The complete absence of any popular democracy, socially, politically and administratively, indicates for us that the direction in Yugoslavia is away from socialism and Workers’ Statism. It is not a regime in which the masses are the ruling class. Those who think in terms of a popular evolution of the regime along democratic lines with a relaxation of restraint are the most deceived of all. Since the regime is founded upon a denial and destruction of popular state organs, self-administered by the masses, it must follow that it can never make such a leap as the turning over of state power to such organs as would negate its own continuation. The regime, in a word, must seek self-perpetuation; i.e., must retain, strengthen and eternally hold on to that state power which it now has in its grasp. This is the essence of the matter.
1. Lenin, Selected Works, Vol. IX, p. 445, his emphasis.
2. A note of warning to those who think that this statement means that the two regimes are exactly alike and parallel in every detail. This is not our thought at all. It is, again, a question of direction and movement. The Tito regime follows the Stalinist path of development; it is approximately where the Stalin regime was in the early 1930’s and obviously could not have reached the same “perfection” as that of its big brother.

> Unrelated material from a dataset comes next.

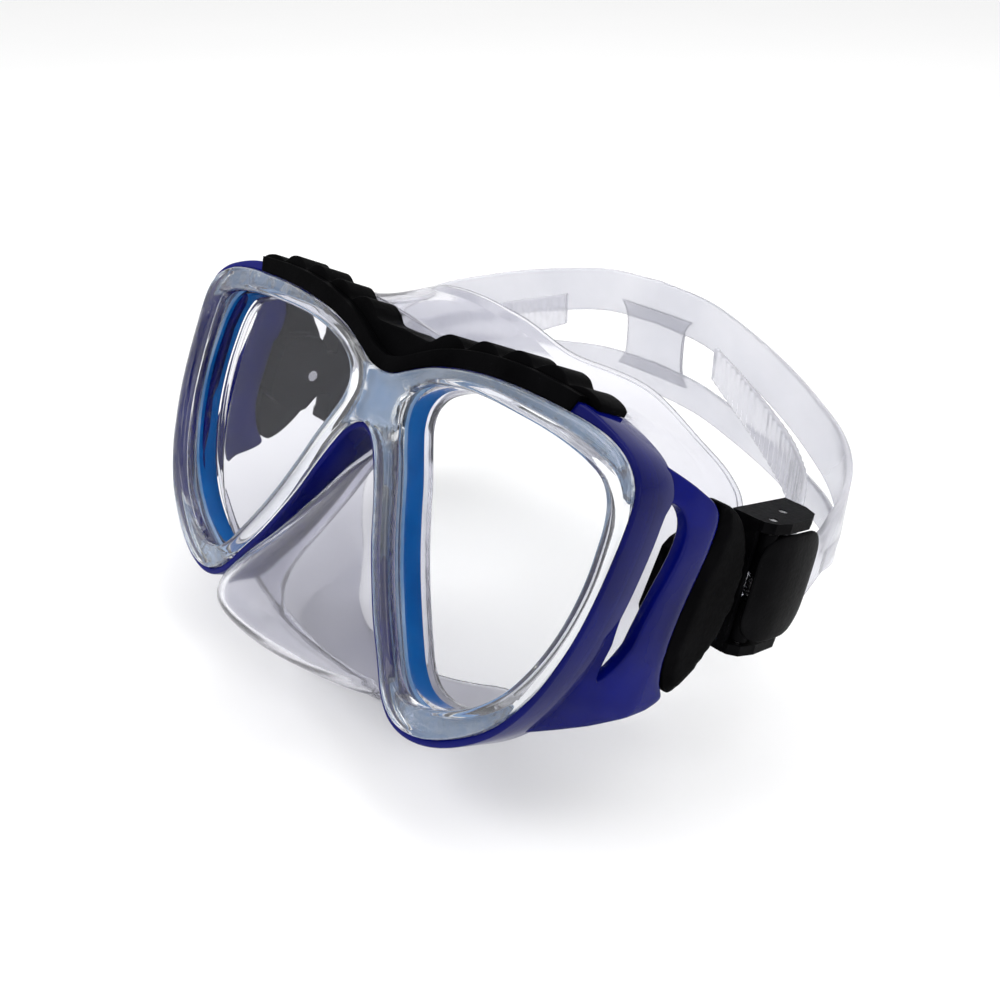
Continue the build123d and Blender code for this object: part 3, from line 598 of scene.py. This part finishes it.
for s in (1, -1):
    o_, c_ = (open_r, collar_r) if s > 0 else (mir(open_r), mir(collar_r))
    v, f = plate(c_, [o_], 2.85, 8.9, 0.2, on_front, 8.0, 1)
    make("eye collar %s" % ("right" if s > 0 else "left"), v, f, COLLAR, "mask", angle=60)


# ------------------------------------------------------------------ strap
def fb(lx, ly, lz=0.0):
    return (74.0 + lx, PY + ly * math.cos(TILT) - lz * math.sin(TILT), PZ + ly * math.sin(TILT) + lz * math.cos(TILT))


RX, RY, LOOP = 2.05, 19.7, 2.0 + 0.35 + 0.8
LIFT = 1.5
tail = [(27, 95.6, 11.0, 4.6), (38, 92.8, 6.4, 5.6), (50, 89.0, 1.6, 6.4), (60, 84.4, -2.4, 7.0),
        (67.0, 78.6, -5.6, 7.6), (71.4, 71.0, -8.4, 8.0), fb(RX - LOOP - 0.3, 32.0, LIFT) + (8.2,),
        fb(RX - LOOP, 27.5, LIFT) + (8.3,)]
turn = []
for k in range(13):
    a = math.radians(180 + 15 * k)
    turn.append(fb(RX + LOOP * math.cos(a), RY + LOOP * math.sin(a), LIFT) + (8.3,))
main = [fb(RX + LOOP, 26.5, LIFT) + (8.3,), fb(RX + LOOP + 0.1, 31.5, LIFT) + (8.3,), (79.9, 70.0, -8.4, 8.2),
        (79.2, 76.0, -4.8, 8.3), (76.0, 82.4, -1.0, 8.1), (69.6, 88.0, 2.4, 7.8), (60.0, 92.6, 6.0, 7.3),
        (48.0, 96.8, 10.0, 6.9), (34.0, 100.4, 13.8, 6.5), (18.0, 103.2, 17.2, 6.2), (0.0, 104.2, 18.2, 6.1)]
lower = [(79.8, 70.5, -12.6, 3.2), (78.9, 76.2, -12.8, 3.6), (75.4, 82.0, -12.8, 4.0), (69.2, 87.4, -12.0, 4.4),
         (60.0, 91.6, -10.6, 4.6), (48.0, 95.8, -8.6, 4.6), (34.0, 99.6, -6.6, 4.6), (18.0, 102.4, -4.4, 4.6),
         (0.0, 103.6, -3.6, 4.6)]


def ribbon(stations, t, n, ribs=None):
    """Strip with rounded long edges, closed in section, along the stations of the right half; the callers add its
    mirror.
    """
    st = catmull(stations, n)
    x, y, z, h = st.T
    d = np.gradient(st[:, :2], axis=0)
    d /= np.linalg.norm(d, axis=1)[:, None]
    nx, ny = -d[:, 1], d[:, 0]
    w = np.where(x > 60, np.clip((y - PY - 31.0) / 16.0, 0, 1), 1.0)
    ang = TILT * (1 - w)
    uy, uz = -np.sin(ang), np.cos(ang)
    r = t / 2
    prof = []
    for k in range(5):
        a = math.pi / 2 * k / 4
        prof.append((r * math.cos(a) * 1.0, 1, r * math.sin(a) - r))
    prof = [(r * math.cos(a), 1, r * math.sin(a) - r) for a in np.linspace(0, math.pi, 7)]
    prof += [(-r * math.cos(a), -1, -(r * math.sin(a) - r)) for a in np.linspace(0, math.pi, 7)]
    out = []
    s = np.concatenate([[0], np.cumsum(np.linalg.norm(np.diff(st[:, :3], axis=0), axis=1))])
    for (o, sg, e) in prof:
        hh = sg * (h + sg * e)
        oo = np.full(n, o)
        if ribs is not None:
            oo = oo * (1 - ribs(s, s[-1]))
        out.append(np.column_stack([x + nx * oo, y + ny * oo + uy * hh, z + uz * hh]))
    return np.stack(out, 1)


def capped(g):
    v, f = grid(g, False, True)
    c = g.shape[1]
    f.append(tuple(range(c))[::-1])
    f.append(tuple(range((g.shape[0] - 1) * c, g.shape[0] * c)))
    return v, f


def teeth(s, total):
    return 0.22 * (np.sin(s * 2 * math.pi / 2.2) > 0) * (s < 62)


up = ribbon(tail + turn + main, 1.6, 520, teeth)
g = np.concatenate([up, flip_x(up[::-1][1:])], 0)
v, f = capped(g)
strap = make("strap upper band", rest(v), f, STRAP_SIL, "strap", ["strap"], angle=45)
lo_ = ribbon(lower, 1.5, 160)
g = np.concatenate([lo_, flip_x(lo_[::-1][1:])], 0)
v, f = capped(g)
make("strap lower band", rest(v), f, STRAP_SIL, "strap", angle=45)
br = []
for k in range(41):
    z = -3 + 19 * k / 40
    br.append((9.9 + 2.8 * (abs(z - 6.5) / 9.5) ** 4, z))
br += [(a, 16.0) for a in np.linspace(12.7, -12.7, 24)[1:-1]]
br += [(-a, z) for a, z in br[:41][::-1]]
br += [(a, -3.0) for a in np.linspace(-12.7, 12.7, 24)[1:-1]]
br = np.array(br)
v, f = plate(br, [], 102.9, 104.3, 0.18, lambda p, t: rest(np.column_stack([p[:, 0], t, p[:, 1]])), 3.0, 2)
make("strap bridge", v, f, STRAP_SIL, "strap", angle=45)

# release levers: bowed lids with rounded corners
def rounded_rect(a0, a1, b0, b1, r, n=10):
    out = []
    for cx, cy, t0 in ((a1 - r, b1 - r, 0), (a0 + r, b1 - r, 90), (a0 + r, b0 + r, 180), (a1 - r, b0 + r, 270)):
        for i in range(n):
            t = math.radians(t0 + 90 * i / (n - 1))
            out.append((cx + r * math.cos(t), cy + r * math.sin(t)))
    dense = []
    for i in range(len(out)):
        a, b = np.array(out[i]), np.array(out[(i + 1) % len(out)])
        k = max(1, int(np.linalg.norm(b - a) / 1.2))
        dense += [a + (b - a) * j / k for j in range(k)]
    return np.array(dense)


LID_Y = [9.2, 11.2, 14.2, 18.0, 23.0, 27.0, 30.2]
LID_OUT = [6.1, 6.9, 7.9, 8.6, 8.6, 8.2, 7.6]
LID_IN = [5.2, 5.4, 6.3, 6.95, 6.95, 6.8, 6.5]


def on_lid(sign):
    def f(p, t):
        ly, lz = p[:, 0], p[:, 1]
        x = sign * (74.0 + t)
        y = PY + ly * math.cos(TILT) - lz * math.sin(TILT)
        z = PZ + ly * math.sin(TILT) + lz * math.cos(TILT)
        return rest(np.column_stack([x, y, z]))
    return f


lid = rounded_rect(9.3, 30.1, -12.7, 12.7, 6.5)
for s, side in ((1, "right"), (-1, "left")):
    v, f = plate(lid, [], lambda p: np.interp(p[:, 0], LID_Y, LID_IN),
                 lambda p: np.interp(p[:, 0], LID_Y, LID_OUT) - 0.5 * np.clip(p[:, 1] / 12.7, -1, 1) ** 2, 0.45,
                 on_lid(s), 1.6, 3)
    make("lever lid " + side, v, f, NYLON, "lever_" + side, ["release_lever_" + side], angle=50)
    hub_v, hub_f = [], []
    for (z0, z1) in ((-12.6, -3.3), (3.3, 12.6)):
        b0 = len(hub_v)
        for zz in (z0, z1):
            for i in range(28):
                a = 2 * math.pi * i / 28
                p = fb(4.4 + 2.0 * math.cos(a), 12.4 + 2.0 * math.sin(a), zz)
                hub_v.append(p)
        for i in range(28):
            j = (i + 1) % 28
            hub_f.append((b0 + i, b0 + j, b0 + 28 + j, b0 + 28 + i))
        hub_f.append(tuple(range(b0, b0 + 28))[::-1])
        hub_f.append(tuple(range(b0 + 28, b0 + 56)))
    hv = rest(np.array(hub_v))
    if s < 0:
        hv = flip_x(hv)
    make("lever hub " + side, hv, hub_f, NYLON, "lever_" + side, angle=40)

# ------------------------------------------------------------------ CAD pieces that stay
for s in ("right", "left"):
    for n, m in (("buckle_base_", NYLON), ("buckle_body_", NYLON), ("strap_roller_", NYLON),
                 ("swivel_pin_", STEEL), ("roller_pin_", STEEL), ("lever_pin_", STEEL), ("lever_spring_", STEEL)):
        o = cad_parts[n + s]
        if not o.material_slots:
            o.data.materials.append(m)
        for ms in o.material_slots:
            ms.material = m
        if n in ("buckle_base_", "buckle_body_"):
            bv = o.modifiers.new("edges", "BEVEL")
            bv.width = 0.0008
            bv.segments = 3
            bv.limit_method = "ANGLE"
            bv.angle_limit = math.radians(35)

# ------------------------------------------------------------------ floor, lights, camera
me = bpy.data.meshes.new("floor")
me.from_pydata([(-3, -3, 0), (3, -3, 0), (3, 3, 0), (-3, 3, 0)], [], [(0, 1, 2, 3)])
floor = bpy.data.objects.new("floor", me)
bpy.context.scene.collection.objects.link(floor)
me.materials.append(material("pale floor", (0.94, 0.94, 0.94), 0.7, (0.95, 0.95, 0.95), 4, 0.01, 40, 0.05))


def area(name, loc, size, power, target=(0, 0, 0.04)):
    ld = bpy.data.lights.new(name, "AREA")
    ld.shape = "RECTANGLE"
    ld.size, ld.size_y = size
    ld.energy = power
    o = bpy.data.objects.new(name, ld)
    bpy.context.scene.collection.objects.link(o)
    o.location = loc
    o.rotation_mode = "QUATERNION"
    o.rotation_quaternion = (Vector(target) - Vector(loc)).to_track_quat("-Z", "Y")
    return o


area("key", (-0.35, -0.55, 0.75), (0.5, 0.5), 2.6)
area("fill", (0.75, -0.25, 0.45), (0.6, 0.5), 1.6)
area("top", (0.1, 0.35, 0.9), (0.8, 0.5), 2.2)
world = bpy.data.worlds.new("studio")
world.use_nodes = True
world.node_tree.nodes["Background"].inputs[0].default_value = (1, 1, 1, 1)
world.node_tree.nodes["Background"].inputs[1].default_value = 0.93
bpy.context.scene.world = world
bpy.context.scene.view_settings.view_transform = "Standard"

cam_d = bpy.data.cameras.new("camera")
cam_d.sensor_width = 36.0
cam_d.lens = 39.6
cam = bpy.data.objects.new("camera", cam_d)
bpy.context.scene.collection.objects.link(cam)
Cp = row(np.array([[184.32, -165.56, 56.12]]))[0]


def turned(v):
    return (v[0], v[1] * CL - v[2] * SL, v[1] * SL + v[2] * CL)


r_, u_, b_ = turned((.6713, .6599, .3375)), turned((-.3770, -.0880, .9220)), turned((.6382, -.7461, .1897))
M = Matrix(((r_[0], u_[0], b_[0]), (r_[1], u_[1], b_[1]), (r_[2], u_[2], b_[2]))).to_4x4()
cam.rotation_mode = "QUATERNION"
cam.rotation_quaternion = M.to_quaternion()
cam.location = Vector(Cp)
cam_d.clip_start, cam_d.clip_end = 0.01, 20
bpy.context.scene.camera = cam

3. For the sake of brevity, we are omitting many other secondary features such as differentials in wages, the role of specialists, etc. We cannot avoid a comment, however, on the claim that the various nationalities within the Federated Republic (Croats, Slovenes, etc.) enjoy full freedom within the framework of the Federation. Delmas, less naive than others on this point, refers to various “rights” transferred down to the federal republics by the House of Nationalities; he does not imply, as do others, that among these “rights” is the most fundamental right of all: that of the right of separation and secession from the Federation. It simply does not exist.
1*. Henry Judd was a pseudonym of Stanley Plastrik.